How Would Your Body Respond If You Are Infected With A Virus
In your immune system you have a lymphocyte called T4 (killer T cells). this lymphocyte helps the immune system respond to infections when they enter your body. The killer T cells will kill foreign things within your body. To kill these foreign items in your body, your killer T cells will latch onto the virus that matches its receptors and start to destroy it ultimately killing it. These foreign things in your body could be cells that have become infected with the virus you were exposed to and the foreign items could also be organisms who cause disease that wound up inside your body. So when you are exposed to a virus your killer T cells will respond and hunt down these foreign invaders. Killer T cells are able to find the foreign material because they have receptors on their outside surface. Only a few killer T cells have a receptor that matches a single antigen, each killer T cell has their own receptor that matches specific antigens. When a killer T cell has a receptor to certain viruses, it will only be able to make copies of itself to fight the virus when it finds the virus that matches its receptor. So each killer T cell has their own receptor to certain viruses and they can't fight other viruses if their receptors don't match up with that virus. If a killer T cell doesn't meet an antigen who has its receptor then it is called a naive T4 cell. when the T4 cell meets an antigen hat shares its receptor, then it will be called an activated T4 cell. When your killer T cells have defeated a virus, some of those cells that fought the virus stick around in your body as memory cells. These memory cells stay in your body in case you get exposed with the same virus again. With the memory cells, your killer T cells will be able to reproduce themselves at a faster rate and fight off the virus way more quickly than it did the first time.

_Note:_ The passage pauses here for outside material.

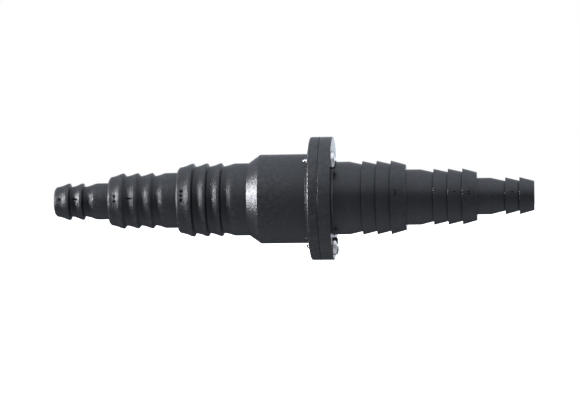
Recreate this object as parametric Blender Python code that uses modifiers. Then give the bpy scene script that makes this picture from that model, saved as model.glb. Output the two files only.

What Happens Within Your Body If You Get Cancer
Cancer is a disease that you can get. Cancer forms in your body when cells in your body get out of control. When you are healthy, your cells divide to help you grow and and keep you healthy. When you get cancer, your cells begin to do weird things. Cancerous cells outlive your regular cells and they still keep dividing and multiplying. When the cancerous cels divide and multiply they are making more cancerous cells. That is really BAD!! If you get more specific to the reasons why cancer forms, it forms because there is damage to your DNA. When you are healthy, your other cells usually repair your DNA if it is broken. In cancer ells, the DNA doesn't get fixed. When you get a high enough amount of cancerous cells, your cancer usually develops a tumor. A tumor is a swelling of a part of the body, generally without inflammation, caused by an abnormal growth of tissue. Not every kind of cancer develops tumors, leukemia doesn't. If you have a cancer that doesn't make a tumor then the cancer cells associated with these involve blood and organs that make blood. When you get cancer, it also doesn't just stay in one, single place. It travels to other parts of your body. When the cancerous cells move to other parts of your body they start to grow and replace the normal tissue that was there already. Depending on the type of cancer a person has, it will behave differently from other cancers. The rates that each cancer grows are all different from each other.